At the core of this ongoing blood feud is a battle over the ultimate post-mortem currency: narrative control. When a superstar dies, their estate inherits a total monopoly on their history. Pournouri argues he stayed silent, honoring his 2016 termination agreement to the letter, while the estate actively authorized media properties that tore his reputation to shreds.

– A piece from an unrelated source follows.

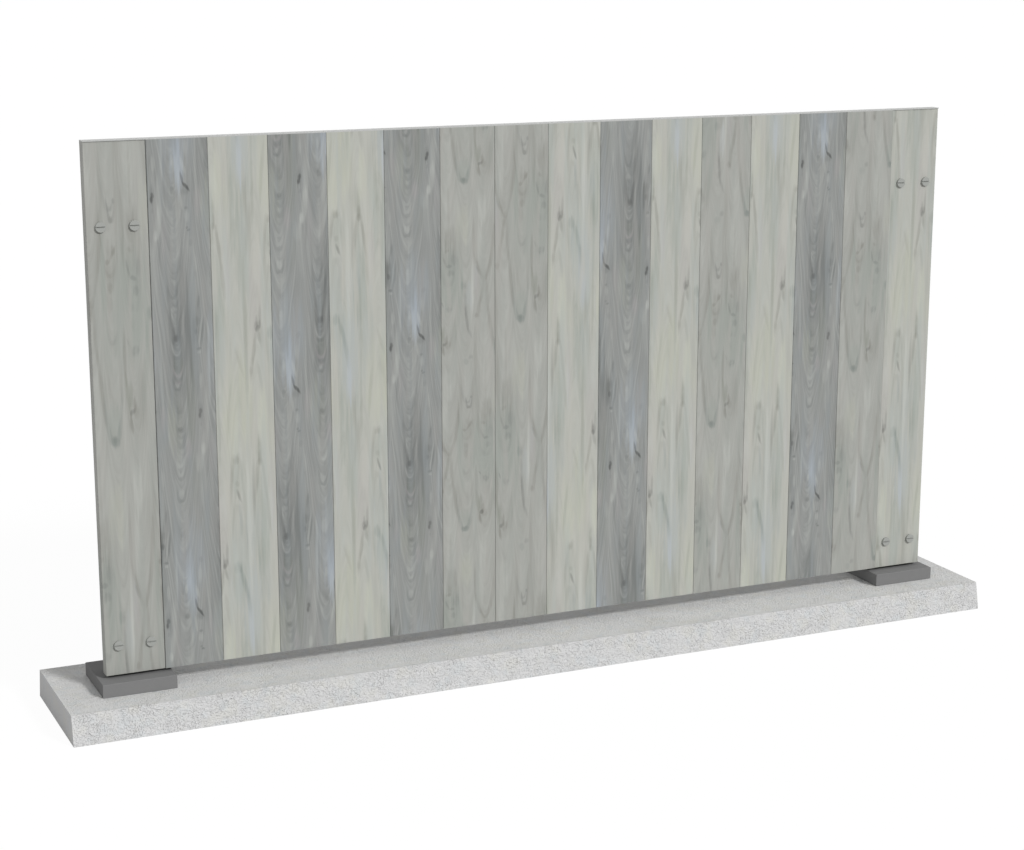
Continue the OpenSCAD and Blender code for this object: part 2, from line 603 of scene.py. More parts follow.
@dataclass(frozen=True)
class Decor:
    """One printed wood decor: its ground, rings and fibres, and its marks in the order of printing."""

    name: str
    ground: Display
    cool: Display
    warm: Display
    fibre: float
    figure: Figure
    marks: Sequence[Mark]
    tinted: float = 0.6

    @cache
    def group(self) -> Graph:
        """Makes the decor's node group once.

        Returns:
            The graph of a group that takes a place on the board and gives colour and height.
        """
        graph = Graph.group(
            f"decor_{self.name}", {Port.VECTOR: "Place"}, {Port.COLOUR: "Colour", Port.NUMBER: "Height"}
        )
        tile = graph.place(tile_group(), Place=graph.inlet["Place"])
        colour = self.figure.print_on(graph, paint(self.ground), tile["Flat"])
        for mark in self.marks:
            colour = mark.print_on(graph, colour, tile)
        fibre = graph.place(
            fibre_group(), Colour=colour, Flat=tile["Flat"], Fibre=self.fibre, Cool=paint(self.cool),
            Warm=paint(self.warm), Tinted=self.tinted,
        )
        graph.give(Colour=fibre["Colour"], Height=fibre["Height"])
        return graph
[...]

The foundational text of this dispute is Levan Tsikurishvili’s 2017 documentary Avicii: True Stories, which infamously featured a seemingly callous Pournouri declaring, “Tim is going to die.” Pournouri argues this was a stressed Swedish colloquialism completely stripped of its cultural context and weaponized by a rogue director in the editing room. Undeterred by the estate lawsuit’s recent dismissal, Pournouri has now launched a secondary, aggressive private prosecution directly against Tsikurishvili for severe defamation.

On the B-Side

The EDM Industrial Complex on Trial

The music industry is historically terrible at protecting its most vulnerable assets. The Avicii legal saga is forcing an uncomfortable reckoning with how we consume posthumous music documentaries. Are they objective histories, or carefully curated estate propaganda designed to sanitize the complicity of surviving family members and industry titans?

Pournouri may have lost a procedural battle in a Stockholm courtroom, but the democratization of his legal evidence has permanently altered the Avicii narrative. The monolithic story of a victim and his singular villain has been replaced by something far more tragic and infinitely more complex: an entire industry that simply couldn’t stop dancing while the DJ was dying.